No food is all good or all bad. It is your attitude towards food that makes for unhealthy eating. One small piece of sweetened chocolate is OK, but get depressed and eat a whole packet of chocolate biscuit and you will be doing irreparable harm to your body.
Let’s use the example of fats in our diet to show how one food can have both good and bad points.
Some of the good points about fats are:
- FAT is nature’s way of storing high concentrations of energy in the good times, for later use in hungry times;
- FAT is vital for many of your body’s metabolic functions, especially in women, where there are many hormones associated with fats and fat stores;
- FAT aids in the absorption and digestion of vitamins A, D, E and K;
- FAT is an important component of cell tissue;
- FAT insulates the body against cold;
- FAT is used by the body as a shock absorber, such as on the soles of your feet, and around the kidneys.
Some of the bad points about fats are:
- HIGH levels of fat in the diet are linked to death from heart disease, and with high levels of potentially harmful cholesterol levels; a high fat intake is linked to certain forms of cancer;
- FAT has more than twice the calories of carbohydrates. Excessive fat in your diet can lead to increased body fat, and obesity.
If you want to develop a sensible attitude towards eating, you should:
- REDUCE the amount of fat in your diet, but don’t eliminate fats completely;
- INCREASE the number of complex carbohydrates you eat.
- BALANCE out the calories you eat with enough regular, low-level activity to keep your body lean.
If you decide to modify your diet, you should realize that you are going to eat regularly for the rest of your life, so an occasional radical change in your diet to the latest fad will not make a long-term difference.
Change your bad eating habits slowly, one by one. For example, you might think you are eating too much refined sugar. Make one change, such as no sugar in your tea. Concentrate on this one thing, until it becomes a natural part of your life.
Then look at other drinks, such as soft drinks and “mineral waters”, and make an effort to not drink any that contain refined sugars. Over a few years, you can develop eating habits that will suit your body, and give you a healthier lifestyle.
Learn to listen to your body. If you are not hungry, say no to food. If your body wants food, give it something healthy to eat. If you fancy a midnight snack, eat a bowl of popcorn (no salt or butter), instead of a piece of cake. Sweeten cakes or muffins with fruit or fruit juices, not refined sugars. If you like to eat often during the day, snack on foods rich in fiber and complex carbohydrates, not cake and coke.
When I exercised and trained a lot, my record was 16 salad sandwiches in one day (plus normal meals, and a reward of a bucket of chips, baked, no added salt).

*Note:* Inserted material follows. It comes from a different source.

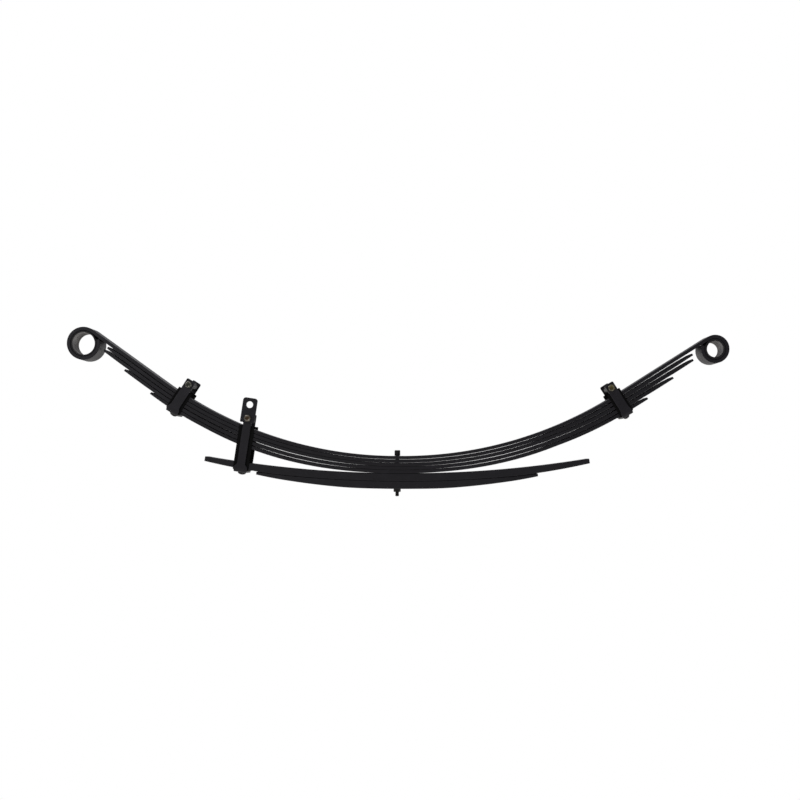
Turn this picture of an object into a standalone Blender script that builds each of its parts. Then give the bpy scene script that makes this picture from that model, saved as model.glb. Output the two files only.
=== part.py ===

This food was easily digested and didn’t cause an increase in body fat.
Don’t think that because you are fit, you have immunity against the effects of a poor diet. A fit person with a high fat intake will have the same chance of heart disease as an unfit person, or the same chance of adult-onset diabetes if their diet is rich in simple sugars.
Keep your energy intake (the total amount of energy contained in the food you eat) in balance with your energy output (the amount of energy you use up in exercise, and body metabolic functions).
Over Christmas, accept the fact that you are going to have an increase in your food intake. Don’t let this worry you. If you eat a lot of energy-rich food, all you have to do is balance it out with an increase in your physical activity.
Don’t ever deny your body a well-balanced diet by taking up fad “diets”. Eat fresh fruit and vegetables, some dairy products, nuts, carbohydrates, and a little protein and fats. Limit your intake of refined sugars, salt, and saturated fats.
The secret is to balance your regular exercise with the amount of food you eat. When you eat a little more, exercise a little more. When you are exercising less, eat less! That’s all there is to maintaining a lean body.